Friday, February 5, 2010

Events in February

via the National Women's History Project

February Highlights and Birthdays in US Women's History

Thank you to those who let us know that we had omitted two very important birthdays in our January Calendar.
Jan. 9, 1859 Carrie Chapman Catt,woman's suffrage leader and president of the National American Woman Suffrage Association (NAWSA)
Jan. 13, 1917 Edna Hibel, the first woman to receive the Leonardo da Vinci World Award of Arts.
Please let us know of any corrections or omissions at
nwhp@nwhp.org.
A special thank you to Nancy McDonald for her website honoring the 90th Anniversary of US women winning the right to vote. This month in honor of Black History Month, HerStory Scrapbook http://www.herstoryscrapbook.com/ features African American suffragist throughout the month of February.
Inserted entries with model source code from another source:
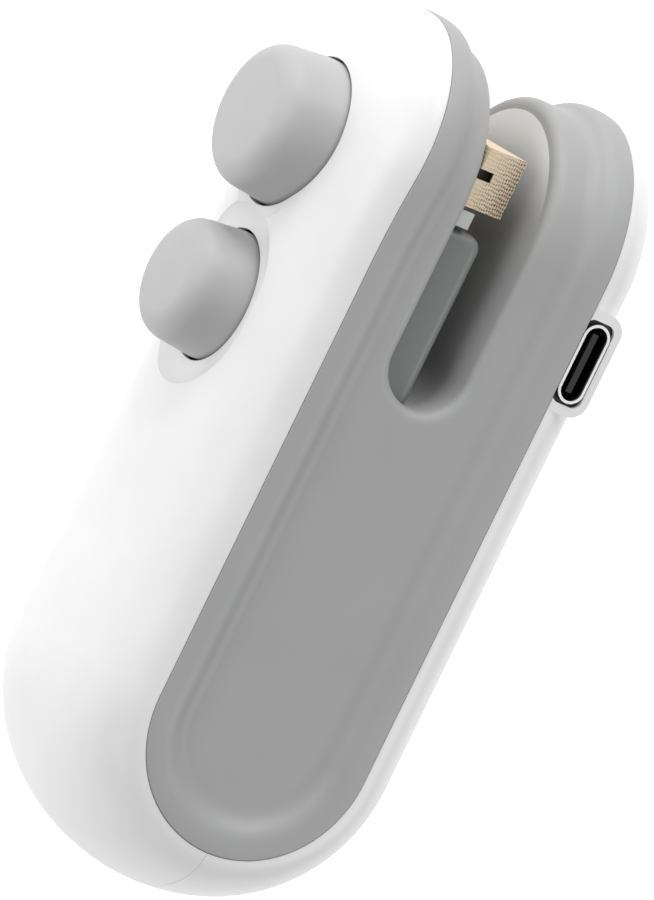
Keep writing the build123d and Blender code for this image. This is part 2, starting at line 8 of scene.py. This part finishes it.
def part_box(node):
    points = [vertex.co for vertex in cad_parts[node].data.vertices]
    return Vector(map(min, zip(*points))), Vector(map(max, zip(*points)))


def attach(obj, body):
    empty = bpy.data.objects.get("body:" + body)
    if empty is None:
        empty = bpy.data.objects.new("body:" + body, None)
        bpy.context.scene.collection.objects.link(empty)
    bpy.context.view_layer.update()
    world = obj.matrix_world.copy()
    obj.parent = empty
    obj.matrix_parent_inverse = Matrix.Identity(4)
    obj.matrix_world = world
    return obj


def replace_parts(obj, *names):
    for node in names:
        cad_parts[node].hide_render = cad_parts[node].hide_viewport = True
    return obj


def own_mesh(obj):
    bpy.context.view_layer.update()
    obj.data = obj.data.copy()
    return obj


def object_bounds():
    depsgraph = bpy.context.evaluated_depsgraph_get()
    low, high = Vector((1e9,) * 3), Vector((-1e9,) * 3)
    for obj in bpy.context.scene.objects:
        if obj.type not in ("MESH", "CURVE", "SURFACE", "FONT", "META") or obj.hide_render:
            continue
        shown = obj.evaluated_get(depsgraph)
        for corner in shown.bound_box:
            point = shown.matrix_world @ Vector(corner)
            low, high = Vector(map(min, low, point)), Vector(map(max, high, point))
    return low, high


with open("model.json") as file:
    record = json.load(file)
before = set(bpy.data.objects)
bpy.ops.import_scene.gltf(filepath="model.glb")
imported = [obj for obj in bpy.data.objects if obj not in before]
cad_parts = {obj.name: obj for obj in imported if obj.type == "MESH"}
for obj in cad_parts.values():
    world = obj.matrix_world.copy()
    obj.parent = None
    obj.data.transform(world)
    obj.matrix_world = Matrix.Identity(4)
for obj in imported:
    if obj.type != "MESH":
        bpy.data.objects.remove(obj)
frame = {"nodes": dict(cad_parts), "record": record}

MM = 0.001
MICRON = 0.000001
MOTTLE = (0.3, 0.7)         # part of a noise's range over which a mottled colour changes
PAINTED_LIGHT_WOBBLE = 0.12         # how far noise shifts the edge of the painted light on the silicone pad, as a share of its length
cad_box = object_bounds()
nodes = frame["nodes"]


# ---- material helpers ----

def new_material(name):
    material = bpy.data.materials.new(name)
    material.use_nodes = True
    tree = material.node_tree
    return material, tree, tree.nodes["Principled BSDF"]


def add(tree, kind, **values):
    """New node, with its settings and inputs given by name."""
    node = tree.nodes.new(kind)
    for key, value in values.items():
        if hasattr(node, key):
            setattr(node, key, value)
        else:
            node.inputs[key].default_value = value
    return node


def object_noise(tree, scale, detail=3.0, roughness=0.55):
    """Noise over the object's own coordinates, with its scale in cells per metre."""
    coords = add(tree, "ShaderNodeTexCoord")
    noise = add(tree, "ShaderNodeTexNoise", Scale=scale, Detail=detail, Roughness=roughness)
    tree.links.new(coords.outputs["Object"], noise.inputs["Vector"])
    return noise.outputs["Fac"]


def along_box(tree, axis):
    """Place along one axis of the piece's own box, from 0 to 1."""
    coords = add(tree, "ShaderNodeTexCoord")
    axes = add(tree, "ShaderNodeSeparateXYZ")
    tree.links.new(coords.outputs["Generated"], axes.inputs["Vector"])
    return axes.outputs[axis]


def remap(tree, value, low, high):
    """Value from 0 to 1, moved to run from low to high."""
    node = add(tree, "ShaderNodeMapRange")
    tree.links.new(value, node.inputs["Value"])
    node.inputs["To Min"].default_value = low
    node.inputs["To Max"].default_value = high
    return node.outputs["Result"]


def ramp(tree, value, places, colours, blend="LINEAR"):
    """Colour that runs from the first to the second between two places of a value."""
    node = add(tree, "ShaderNodeValToRGB")
    node.color_ramp.interpolation = blend
    for element, place, colour in zip(node.color_ramp.elements, places, colours):
        element.position = place
        element.color = (*colour, 1)
    tree.links.new(value, node.inputs["Fac"])
    return node.outputs["Color"]


def shade(colour, factor):
    return tuple(min(1.0, c * factor) for c in colour)


def mottled(tree, value, colour, darker, lighter):
    """Colour that varies a little with a value."""
    return ramp(tree, value, MOTTLE, (shade(colour, darker), shade(colour, lighter)))


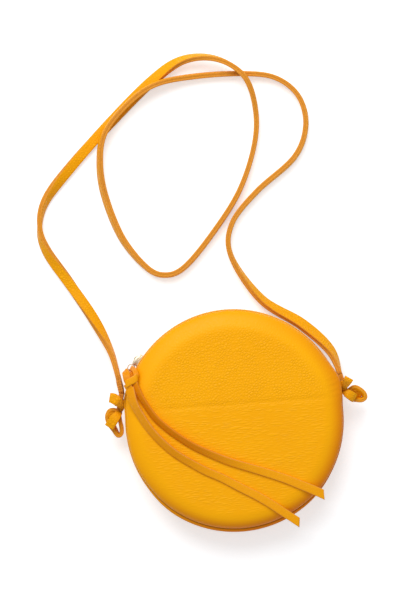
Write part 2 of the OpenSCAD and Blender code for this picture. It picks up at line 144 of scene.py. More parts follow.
def makeFloor():
    material = bpy.data.materials.new("paleFloor")
    material.use_nodes = True
    tree = material.node_tree
    tree.nodes.clear()
    diffuse = addNode(tree, "BsdfDiffuse", {"Color": studio["floorColor"]})
    glow = addNode(tree, "Emission", {"Color": (1, 1, 1, 1), "Strength": studio["floorLift"]})
    path = addNode(tree, "LightPath")
    seen = calc(tree, "MAXIMUM", path.outputs["Is Camera Ray"], path.outputs["Is Glossy Ray"])
    nothing = addNode(tree, "Emission", {"Strength": 0.0})
    lift = addNode(tree, "MixShader", {0: seen, 1: nothing.outputs[0], 2: glow.outputs[0]})
    lit = addNode(tree, "AddShader", {0: diffuse.outputs[0], 1: lift.outputs[0]})
    clear = addNode(tree, "BsdfTransparent")
    under = addNode(tree, "NewGeometry").outputs["Backfacing"]
    both = addNode(tree, "MixShader", {0: under, 1: lit.outputs[0], 2: clear.outputs[0]})
    addNode(tree, "OutputMaterial", {"Surface": both.outputs[0]})
    bm = bmesh.new()
    bmesh.ops.create_grid(bm, x_segments=1, y_segments=1, size=studio["floorHalf"] * mm)
    bmesh.ops.translate(bm, vec=(0, 0, studio["floorZ"] * mm), verts=bm.verts)
    mesh = bpy.data.meshes.new("paleFloor")
    bm.to_mesh(mesh)
    bm.free()
    mesh.materials.append(material)
    floor = bpy.data.objects.new("paleFloor", mesh)
    bpy.context.collection.objects.link(floor)


makeCamera()
makeLight()
makeFloor()
print("camera, light and floor made")


# Shader groups that several finishes share

def newGroup(name, inputs, outputs):
    group = bpy.data.node_groups.new(name, "ShaderNodeTree")
    for label, kind, value in inputs:
        socket = group.interface.new_socket(label, in_out="INPUT", socket_type="NodeSocket" + kind)
        if value is not None:
            socket.default_value = value
    for label, kind in outputs:
        group.interface.new_socket(label, in_out="OUTPUT", socket_type="NodeSocket" + kind)
    return group, group.nodes.new("NodeGroupInput").outputs, group.nodes.new("NodeGroupOutput").inputs


def placeGroup(tree, group, values):
    made = tree.nodes.new("ShaderNodeGroup")
    made.node_tree = group
    for key, value in values.items():
        if isinstance(value, bpy.types.NodeSocket):
            tree.links.new(value, made.inputs[key])
        else:
            made.inputs[key].default_value = value
    return made.outputs


def makePebbleGroup():
    # Round cells of leather grain with pores between them; Place is in millimetres
    inputs = [("Place", "Vector", None), ("Size", "Float", 1.0)]
    group, given, result = newGroup("leatherPebbles", inputs, [("Height", "Float"), ("Tone", "Float")])
    wobble = addNode(group, "TexNoise", {"Vector": given["Place"], "Scale": 0.35, "Detail": 2.0})
    shift = addNode(group, "VectorMath", {0: wobble.outputs["Color"], 3: 1.2}, operation="SCALE")
    moved = addNode(group, "VectorMath", {0: given["Place"], 1: shift.outputs[0]}, operation="ADD")
    scale = calc(group, "DIVIDE", 1.0, given["Size"])
    cells = addNode(group, "TexVoronoi", {"Vector": moved.outputs[0], "Scale": scale, "Randomness": 0.9},
                    feature="DISTANCE_TO_EDGE")
    dome = ramp(group, cells.outputs["Distance"], 0.0, 0.32)
    patches = addNode(group, "TexNoise", {"Vector": given["Place"], "Scale": 0.11, "Detail": 2.0})
    depth = ramp(group, patches.outputs["Fac"], 0.3, 0.7, 0.55, 1.0)
    fine = addNode(group, "TexNoise", {"Vector": given["Place"], "Scale": 2.6, "Detail": 3.0})
    raised = calc(group, "MULTIPLY", dome, depth)
    rough = calc(group, "MULTIPLY", fine.outputs["Fac"], 0.25)
    group.links.new(calc(group, "ADD", raised, rough), result["Height"])
    group.links.new(raised, result["Tone"])
    return group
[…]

February Highlights in US Women's History
Feb 24, 1912 - Henrietta Szold founds Hadassah, the world's largest and oldest women's Zionist organization focusing on healthcare and education in the US and Israel.
Feb 15, 1921 - The Suffrage Monument, depicting Susan B. Anthony, Elizabeth Cady Stanton, and Lucretia Mott and carved by Adelaide Johnson, is dedicated in the nation's capitol.
Feb 27, 1922 - US Supreme Court upholds the 19th Amendment to the Constitution which guarantees women the right to vote .
Feb 15, 1953 - Tenley Albright is the first American woman to win the world figure skating championship.
Feb 18, 1953 - Rachel Carson is elected to the National Institute of Arts and Letters.
Feb 12, 1962 - Eleanor Roosevelt becomes first chair of the President's Commission on the Status of Women.
Feb 6, 1973 - Government Printing Office rules that the prefix "Ms." is acceptable optional identifying label in government publications.
Feb 9, 1973 - First convention of National Women's Political Caucus meets in Houston, TX.
Feb 1, 1978 - First postage stamp to honor a black woman, Harriet Tubman, is issued in Washington, DC.
Feb 16, 1980 - Mary Decker breaks the indoor mile world record finishing race in 4:17:55.
Feb 21, 1980 - AFL-CIO votes to reserve 2 seats on its 35 member executive team for a woman and a member of a minority group.
Feb 4, 1987 - First National Women in Sports Day is celebrated in Washington, DC.

February Birthdays
Feb 1, 1878 (1950) - Hattie Wyatt Caraway - First woman elected to the US Senate (1932) and first woman to preside over the Senate in 1943.
Feb 3, 1821 (1910) - Dr. Elizabeth Blackwell - First woman awarded a medical degree in U.S. (1849).
Feb 3, 1874 (1946) - Gertrude Stein - Poet, author, art critic; "A rose is a rose is a rose is a rose."
Feb 4, 1913 - Rosa Parks - "Mother of Civil Rights Movement;" her arrest after refusing to give up her seat on a segregated bus in Montgomery, Alabama, leads to Dr. Martin Luther King's bus boycott and eventual Supreme Court decision to integrate buses.
Feb 4, 1921 - Betty Friedan - Author, The Feminine Mystique (1963); Cofounder of National Organization for Women (NOW).
Feb 7, 1867 (1957) - Laura Ingalls Wilder - Author of beloved "Little House" books.
Feb 9, 1944 - Alice Walker - First African American woman to win Pulitzer Prize for fiction, The Color Purple (1983) .
Feb 10, 1927 - Leontyne Price - First international American opera star .
Feb 13, 1906 (1990) - Pauline Frederick - First woman network radio and TV correspondent (1939).
Feb 15, 1820 (1906) - Susan B. Anthony - Leader of 19th century women's right movement; strategist; lecturer.
Feb 16, 1870 (1927) - Leonora O'Reilly - Labor organizer; founding member of Woman's Trade Union League; helped found NAACP.
Feb 18, 1931 - Toni Morrison - Pulitzer Prize winning novelist; first African-American to win Nobel Prize for Literature (1993).
Feb 21, 1855 (1902) - Alice Freeman Palmer - Educator; Founded American Assn. of University Women (AAUW) in 1882.
Feb 22, 1876 (1938) - Gertrude Bonnin (Zitkala-Sa) - Writer; Sioux Indian activist; founded National Council of American Indians (1926).
Feb 22, 1892 (1950) - Edna St. Vincent Millay - First woman to receive Pulitzer Prize for Poetry (1923).
Feb 27, 1902 (1993) - Marian Anderson - Contralto; sang to 75,000 at famous Easter concert at Lincoln Memorial in 1939.